Surfaces are everything in ”Let's Get Lost,” but they are gorgeously stylish surfaces, redolent of both contemporary notions of glamour and of the late-1950's jazz mystique of which Baker was a part. Mr. Weber, well known as a fashion photographer and as the director of one previous documentary (”Broken Noses,” in 1987), displays an unerring eye for the strikingly evocative image, using black-and-white cinematography to produce as varied a palette as other directors might achieve in color.

The result is a tremendously visceral composite representing the different stages of Baker's troubled life. It includes early glimpses of him as an uncommonly handsome young jazz trumpeter in the mid-50's, a celebrated dreamboat whose movie-star looks suggested James Dean; footage of a still-handsome Baker in the mid-60's, when his drug habit had fully taken hold and his career was beginning to decline; and terribly painful scenes shot in 1987, when Baker had grown so dissipated that old friends barely recognized him. A year later, he died after falling out of a hotel window in Amsterdam.

Interwoven with these glimpses, of course, there is music: Baker's languid voice is heard offering smoky, sinuous renditions of the romantic ballads that he favored. Mr. Weber, who adroitly mixes the sound of Baker's music with visual imagery, is most successful in conjuring a purely sensual impression of Baker's style, and of the mordant joie de vivre that colored even his deepest state of decline. Recurring shots show Baker in the back of a convertible at night, cruising in California flanked by pretty young women, the wind blowing through his hair. Only in the bright, incongruously childish eyes buried in the folds of that weathered face is there any trace of confusion and pain.
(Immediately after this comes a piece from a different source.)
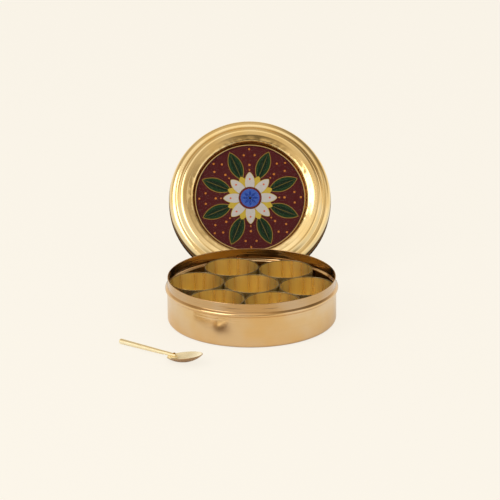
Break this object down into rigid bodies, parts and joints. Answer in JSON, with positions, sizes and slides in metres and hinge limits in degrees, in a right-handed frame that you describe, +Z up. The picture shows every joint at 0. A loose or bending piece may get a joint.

A number of Baker's friends and relatives are interviewed in ”Let's Get Lost,” most of them speaking of the man's irresistible charm, some also describing his incorrigible ways. ”He was bad, he was trouble and he was beautiful,” says one of the many women who loved him, providing the best epitaph this film has to offer. Some of Baker's children appear in the film, making it clear that their father was never a family man; various wives and girlfriends add to the general impression of irresponsiblity. Baker's own account of how he lost his teeth - supposedly after a beating involving a drug connection - is branded a self-serving lie by one of the women who knew him best.

The interview footage in ”Let's Get Lost” is less effective than some of the purely impressionistic passages, partly because Mr. Weber's questioning can be more histrionic than helpful. Interviewing Vera Baker, Chet's mother, the film maker asks whether Chet was a disappointment as a son (she says yes). At the end of the film, he asks Baker himself whether he will ”look back on this film in years to come and think of it as good times?” ”How the hell else could I see it, Bruce?” drawls the subject, with the bluntness that is one of his more appealing qualities.

Even when Mr. Weber gets a rise out of the singer Ruth Young, one of Baker's longtime girlfriends, by letting her say she controls the rights to the Baker story and then announcing that he too has been given the same rights, the director seems an unnecessary presence in his own film. He is most effective in letting the look, the sound and the tragic mystique of his subject speak elegantly and hauntingly for themselves.